**What needs to be done:** Retype every entry in its entirety, without alteration.

(Collected data entries)
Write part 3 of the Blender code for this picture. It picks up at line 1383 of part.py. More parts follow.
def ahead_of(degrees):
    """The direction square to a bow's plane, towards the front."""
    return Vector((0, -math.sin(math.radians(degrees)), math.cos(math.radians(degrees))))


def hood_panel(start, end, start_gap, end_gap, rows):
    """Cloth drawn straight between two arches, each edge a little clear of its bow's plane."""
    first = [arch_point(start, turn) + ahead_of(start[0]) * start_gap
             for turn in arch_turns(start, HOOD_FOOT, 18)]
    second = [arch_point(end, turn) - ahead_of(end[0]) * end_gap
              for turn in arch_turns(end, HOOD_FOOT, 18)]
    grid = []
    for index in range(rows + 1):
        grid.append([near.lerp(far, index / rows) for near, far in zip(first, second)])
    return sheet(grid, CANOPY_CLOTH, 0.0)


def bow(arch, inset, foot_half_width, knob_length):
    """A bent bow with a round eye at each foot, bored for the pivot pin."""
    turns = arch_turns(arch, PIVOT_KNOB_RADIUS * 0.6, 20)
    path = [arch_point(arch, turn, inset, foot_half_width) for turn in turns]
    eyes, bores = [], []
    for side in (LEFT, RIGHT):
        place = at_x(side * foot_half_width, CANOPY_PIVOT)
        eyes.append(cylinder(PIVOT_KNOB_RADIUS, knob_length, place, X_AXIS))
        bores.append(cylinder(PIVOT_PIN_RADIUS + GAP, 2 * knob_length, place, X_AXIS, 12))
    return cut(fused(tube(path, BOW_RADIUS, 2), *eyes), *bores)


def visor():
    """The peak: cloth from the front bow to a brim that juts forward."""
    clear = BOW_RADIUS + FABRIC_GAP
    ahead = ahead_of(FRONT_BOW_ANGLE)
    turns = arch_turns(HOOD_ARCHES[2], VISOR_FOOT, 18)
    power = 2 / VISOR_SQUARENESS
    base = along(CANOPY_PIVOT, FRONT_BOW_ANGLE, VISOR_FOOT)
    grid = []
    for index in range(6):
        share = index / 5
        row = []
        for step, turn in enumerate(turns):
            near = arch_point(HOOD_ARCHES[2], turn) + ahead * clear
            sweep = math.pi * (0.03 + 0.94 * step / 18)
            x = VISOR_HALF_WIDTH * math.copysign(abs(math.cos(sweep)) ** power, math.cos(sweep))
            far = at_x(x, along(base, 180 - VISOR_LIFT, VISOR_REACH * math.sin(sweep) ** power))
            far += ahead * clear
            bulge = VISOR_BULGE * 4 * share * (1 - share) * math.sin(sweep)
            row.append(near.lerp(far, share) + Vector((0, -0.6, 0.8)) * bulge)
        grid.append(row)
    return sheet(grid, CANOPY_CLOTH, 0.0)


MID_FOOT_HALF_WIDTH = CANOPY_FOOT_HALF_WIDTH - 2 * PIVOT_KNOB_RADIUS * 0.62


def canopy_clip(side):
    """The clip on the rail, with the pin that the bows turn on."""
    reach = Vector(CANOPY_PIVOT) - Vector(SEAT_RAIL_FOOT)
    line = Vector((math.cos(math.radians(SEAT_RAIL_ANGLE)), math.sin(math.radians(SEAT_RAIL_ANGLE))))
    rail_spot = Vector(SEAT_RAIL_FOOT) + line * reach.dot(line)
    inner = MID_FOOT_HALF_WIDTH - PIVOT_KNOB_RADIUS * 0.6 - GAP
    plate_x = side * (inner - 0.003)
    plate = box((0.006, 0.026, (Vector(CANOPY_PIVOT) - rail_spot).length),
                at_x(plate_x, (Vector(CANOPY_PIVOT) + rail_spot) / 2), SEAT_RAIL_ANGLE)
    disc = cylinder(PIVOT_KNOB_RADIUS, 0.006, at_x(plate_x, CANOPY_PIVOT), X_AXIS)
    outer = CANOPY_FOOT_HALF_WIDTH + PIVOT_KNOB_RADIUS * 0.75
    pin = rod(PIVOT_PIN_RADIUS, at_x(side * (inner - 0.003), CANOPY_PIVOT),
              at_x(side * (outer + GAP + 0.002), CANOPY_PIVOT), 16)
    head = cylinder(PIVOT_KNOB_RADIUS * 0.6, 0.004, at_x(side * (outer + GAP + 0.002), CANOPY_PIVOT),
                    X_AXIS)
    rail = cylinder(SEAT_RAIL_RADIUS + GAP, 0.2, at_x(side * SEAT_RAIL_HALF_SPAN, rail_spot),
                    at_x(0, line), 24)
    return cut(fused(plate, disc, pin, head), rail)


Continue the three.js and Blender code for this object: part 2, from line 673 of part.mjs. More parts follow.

**Final answer:**
Write part 3 of the Blender code for this picture. It picks up at line 1383 of part.py. More parts follow.
def ahead_of(degrees):
    """The direction square to a bow's plane, towards the front."""
    return Vector((0, -math.sin(math.radians(degrees)), math.cos(math.radians(degrees))))


def hood_panel(start, end, start_gap, end_gap, rows):
    """Cloth drawn straight between two arches, each edge a little clear of its bow's plane."""
    first = [arch_point(start, turn) + ahead_of(start[0]) * start_gap
             for turn in arch_turns(start, HOOD_FOOT, 18)]
    second = [arch_point(end, turn) - ahead_of(end[0]) * end_gap
              for turn in arch_turns(end, HOOD_FOOT, 18)]
    grid = []
    for index in range(rows + 1):
        grid.append([near.lerp(far, index / rows) for near, far in zip(first, second)])
    return sheet(grid, CANOPY_CLOTH, 0.0)


def bow(arch, inset, foot_half_width, knob_length):
    """A bent bow with a round eye at each foot, bored for the pivot pin."""
    turns = arch_turns(arch, PIVOT_KNOB_RADIUS * 0.6, 20)
    path = [arch_point(arch, turn, inset, foot_half_width) for turn in turns]
    eyes, bores = [], []
    for side in (LEFT, RIGHT):
        place = at_x(side * foot_half_width, CANOPY_PIVOT)
        eyes.append(cylinder(PIVOT_KNOB_RADIUS, knob_length, place, X_AXIS))
        bores.append(cylinder(PIVOT_PIN_RADIUS + GAP, 2 * knob_length, place, X_AXIS, 12))
    return cut(fused(tube(path, BOW_RADIUS, 2), *eyes), *bores)


def visor():
    """The peak: cloth from the front bow to a brim that juts forward."""
    clear = BOW_RADIUS + FABRIC_GAP
    ahead = ahead_of(FRONT_BOW_ANGLE)
    turns = arch_turns(HOOD_ARCHES[2], VISOR_FOOT, 18)
    power = 2 / VISOR_SQUARENESS
    base = along(CANOPY_PIVOT, FRONT_BOW_ANGLE, VISOR_FOOT)
    grid = []
    for index in range(6):
        share = index / 5
        row = []
        for step, turn in enumerate(turns):
            near = arch_point(HOOD_ARCHES[2], turn) + ahead * clear
            sweep = math.pi * (0.03 + 0.94 * step / 18)
            x = VISOR_HALF_WIDTH * math.copysign(abs(math.cos(sweep)) ** power, math.cos(sweep))
            far = at_x(x, along(base, 180 - VISOR_LIFT, VISOR_REACH * math.sin(sweep) ** power))
            far += ahead * clear
            bulge = VISOR_BULGE * 4 * share * (1 - share) * math.sin(sweep)
            row.append(near.lerp(far, share) + Vector((0, -0.6, 0.8)) * bulge)
        grid.append(row)
    return sheet(grid, CANOPY_CLOTH, 0.0)


MID_FOOT_HALF_WIDTH = CANOPY_FOOT_HALF_WIDTH - 2 * PIVOT_KNOB_RADIUS * 0.62


def canopy_clip(side):
    """The clip on the rail, with the pin that the bows turn on."""
    reach = Vector(CANOPY_PIVOT) - Vector(SEAT_RAIL_FOOT)
    line = Vector((math.cos(math.radians(SEAT_RAIL_ANGLE)), math.sin(math.radians(SEAT_RAIL_ANGLE))))
    rail_spot = Vector(SEAT_RAIL_FOOT) + line * reach.dot(line)
    inner = MID_FOOT_HALF_WIDTH - PIVOT_KNOB_RADIUS * 0.6 - GAP
    plate_x = side * (inner - 0.003)
    plate = box((0.006, 0.026, (Vector(CANOPY_PIVOT) - rail_spot).length),
                at_x(plate_x, (Vector(CANOPY_PIVOT) + rail_spot) / 2), SEAT_RAIL_ANGLE)
    disc = cylinder(PIVOT_KNOB_RADIUS, 0.006, at_x(plate_x, CANOPY_PIVOT), X_AXIS)
    outer = CANOPY_FOOT_HALF_WIDTH + PIVOT_KNOB_RADIUS * 0.75
    pin = rod(PIVOT_PIN_RADIUS, at_x(side * (inner - 0.003), CANOPY_PIVOT),
              at_x(side * (outer + GAP + 0.002), CANOPY_PIVOT), 16)
    head = cylinder(PIVOT_KNOB_RADIUS * 0.6, 0.004, at_x(side * (outer + GAP + 0.002), CANOPY_PIVOT),
                    X_AXIS)
    rail = cylinder(SEAT_RAIL_RADIUS + GAP, 0.2, at_x(side * SEAT_RAIL_HALF_SPAN, rail_spot),
                    at_x(0, line), 24)
    return cut(fused(plate, disc, pin, head), rail)


Continue the three.js and Blender code for this object: part 2, from line 673 of part.mjs. More parts follow.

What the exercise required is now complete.